Raman spectroscopy for spinline crystallinity measurements. II. Validation of fundamental fiber-spinning models

The original Doufas-McHugh two-phase microstructural/constitutive model for stress-induced crystallization is expanded to polyolefin systems and validated for its predictive capability of online Raman crystallinity and spinline tension data for two Dow homopolymer polypropylene resins. The material parameters--inputs to the model--are obtained from laboratory-scale material characterization data, that is, oscillatory dynamic shear, rheotens (melt extensional rheology), and differential scanning calorimetry data. The same set of two stress-induced crystallization material/molecular parameters are capable of predicting the crystallinity profiles along the spinline and fiber tension very well overall for a variety of industrial fabrication conditions. The model is capable of predicting the freeze point, which is shown, for the first time, to correlate very well with the measured stick point (i.e., the point in the spinline at which the fiber bundle converts from a solid-like state to a liquid-like state and sticks to a solid object such as a glass rod).
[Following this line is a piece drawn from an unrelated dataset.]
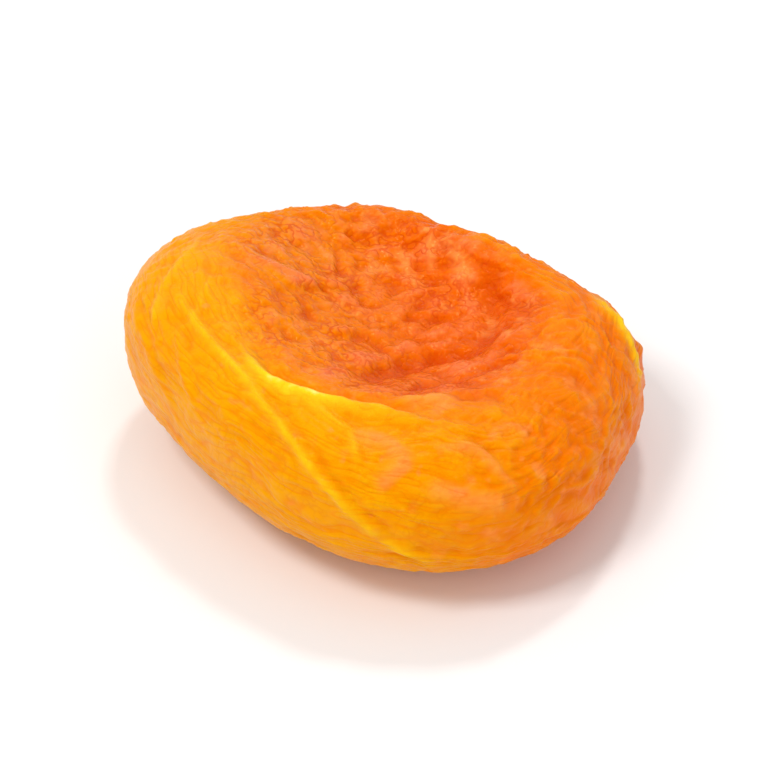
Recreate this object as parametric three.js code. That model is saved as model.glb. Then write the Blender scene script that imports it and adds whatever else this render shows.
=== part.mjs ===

The model quantitatively captures the effects of the take-up speed, throughput, and melt flow rate on the crystallization rate of polypropylene due to stress-induced crystallization effects. This validated modeling approach has been used to guide fiber spinning for rapid product development. The original Doufas-McHugh stress-induced crystallization model is shown to be numerically robust for the simulation of steady polypropylene melt spinning over a wide range of processing conditions without issues of discontinuities due to the onset of the two-phase constitutive formulation downstream of the die face, at which crystallization more realistically begins. Because of the capturing of the physics of polypropylene fiber spinning and the very good model predictive power, the approximations of the original Doufas-McHugh model are asserted to be reasonable.